Aside from hinting at the seriousness of anyone using it, "at the end of the day" works as a filler-phrase, a more formal, more studied version of "you know" or "like." It's now a classic among cliches.

There are occasions when tradition and custom seem to force us into cliche. Much of what we read indicates that we are (in a Christopher Hitchens phrase) "fishing exclusively from a tiny and stagnant pool of stock expressions." Research has recently demonstrated that on about half the occasions when the word "quintessentially" appears, it's married to a nationality or a place; we call something "quintessentially Australian" or "quintessentially French" or perhaps "quintessentially New York."

Butterfield's book, based on a computerized search of the two-billion-word compendium that holds data for the Oxford English Dictionary, cites "at this moment in time" and "with all due respect" for their omnipresent hatefulness and "shouldn't of " and "fairly unique" as examples of popular terms arising from misuse of the language.
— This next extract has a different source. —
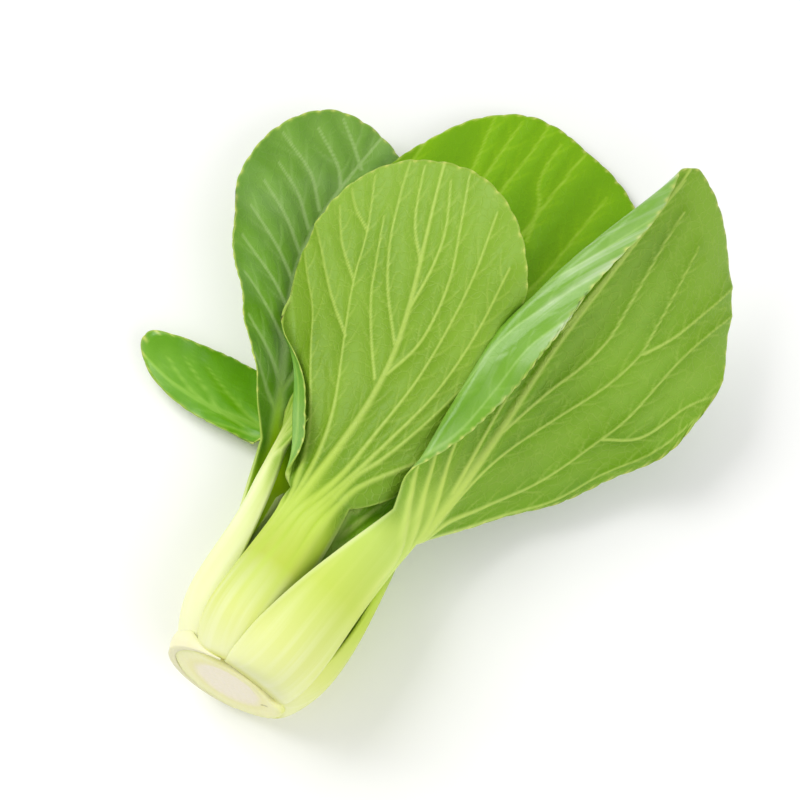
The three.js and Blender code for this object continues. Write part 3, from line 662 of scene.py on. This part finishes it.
frontLeaf = dict(
    name="front_leaf", around=109, foot=4, radius=16, stalk=64, blade=120, lean=(31, -2, -9, 22, 12),
    sweep=(3, -7, 2, 3, 8), base=20, mid=30, neck=23, left=46, right=44, widest=0.58, round=(2.3, 2.3),
    shoulder=0.75, cup=(80, 68, 23, 18, 8), rowStep=0.7, columns=200, phase=0.2, ruffle=0.8, quilt=0.9,
    ribShift=(0, -3, -3.7, 4.2, 2.8), ribWide=2.2,
    rollLeft=dict(start=(30, 25, 12, 43, 62), over=5, turn=(0, 0, 150, 150, 0)),
    rollRight=dict(start=(30, 25, 17, 30, 45), over=6, turn=(0, 0, -45, -55, -20)),
    under=dict(blade=("#6e9426", "#84a838"), tip="#8bb042", between="#8caf48", puffShade=0.7),
    upper=dict(blade=("#76a848", "#84b352"), bloom=0.1),
    veinPaths=[
        [(-12, -6.5), (0, -9), (21, -16), (49, -29), (63, -34), (80, -44)],
        [(-14, -5), (8, -7), (28, -10), (53, -16), (74, -19), (92, -19), (112, -22)],
        [(55, -16), (68, -27), (91, -42)],
        [(74, -19), (86, -28), (99, -33)],
        [(92, -19), (99, -26), (106, -30)],
        [(44, 0), (52, -4), (62, -8), (72, -11), (80, -12), (98, -14)],
        [(57, 3), (74, -5), (90, -9), (105, -10), (119, -10)],
        [(86, 4), (96, -1), (106, -3), (118, -4)],
        [(70, 5), (85, 9), (98, 10), (114, 7)],
        [(47, 4), (61, 12), (81, 16), (99, 15), (117, 13)],
        [(-12, -1), (9, 4), (28, 8), (50, 15), (68, 20), (86, 24), (106, 26)],
        [(-10, 2), (6, 6), (26, 13), (46, 22), (66, 29), (90, 35)],
        [(-10, 4), (9, 8), (18, 13), (35, 22), (54, 32)],
        [(-12, 7), (2, 9), (10, 13), (20, 22), (30, 31)],
        [(-14, -8), (-4, -12), (10, -20), (26, -30), (44, -40)]])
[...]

He took his title, Damp Squid, from the mistake people make when they want to describe something as a failure and borrow the term "damp squib," meaning a firework that fails to go off. Then, misunderstanding the root of the metaphor, they pronounce or spell it "squid," leaving us with a picture of water on a fast-swimming marine cephalopods with eight arms. Of course, a squid should always be wet, which rather reduces the effect of calling it damp. That title surprised me because I had never encountered "damp squib." My guess is that the book will increase the number of times the mistake is made, but only Oxford will know for sure.

A boss I endured in my youth told me early in our relationship that he favoured "forward planning." His voice spoke of stern commitment to management principles. Afflicted as I was by the frightened politeness of the young, I lacked the nerve to say that I found it more useful to practise backward planning. Up to this moment, the word "forward" remains a favourite of those who dream of speaking in impressive sentences. In the last 10 years or so, "going forward" has become a pestilence; there are those who can't speak of the future without using it. David Beckham, asked about some possible turn in his career, replied: "Going forward, who knows?"

A later boss of mine refused to accept the meaning of "literally"; he used it, whenever possible, when he meant "metaphorically." He sometimes described an incident that embarrassed him with the phrase, "I was literally caught with my pants down," producing an unfortunate mental image.

It can be a pleasure watching a first-class writer carefully evading cliches. Last week, as I collected some of my thoughts on this subject, I happened to read the 2008 American novel City of Thieves by David Benioff. From a distance, it looks like a dangerous cliche trap. Benioff chose so many familiar themes (a selfconsciously virginal hero, Leningrad under siege in the Second World War, a champion Soviet partisan sniper who happens to be a lovable young woman) that a reader can't help but sense the cliches that lurk offstage, a source of constant danger. But Benioff dances past all the dangers, never loses his youthful energy of style and honours his characters by giving each of them a unique voice. Not one of them appears to have wandered in from another novel.

Martin Amis titled a book of his literary essays The War Against Cliches, placing this question at the centre of good writing. As a reader and reviewer he learned to hate the sight of fatigued and frayed language. The heat was stifling, she rummaged in her bag, he went ballistic, she laughed in spite of herself, someone broke the silence. Amis's essays indict John Fowles for phrases like "He managed a wan smile" and Michael Crichton for "stunned silence" as well as "unearthly cry" and "deafening roar." Amis suggests Crichton's books are dominated by "herds of cliches, roaming free." As for Thomas Harris, he's "a serial murderer of English sentences" and his books "a necropolis of prose."

Amis works hard, and successfully, to make prose that's not tired. A great English critic, Frank Kermode, suggested the exceptional effort required: "Amis early acquired a habit of vigilance, of stopping cliches at the frontier." Eternal vigilance is the price of freedom from cliches.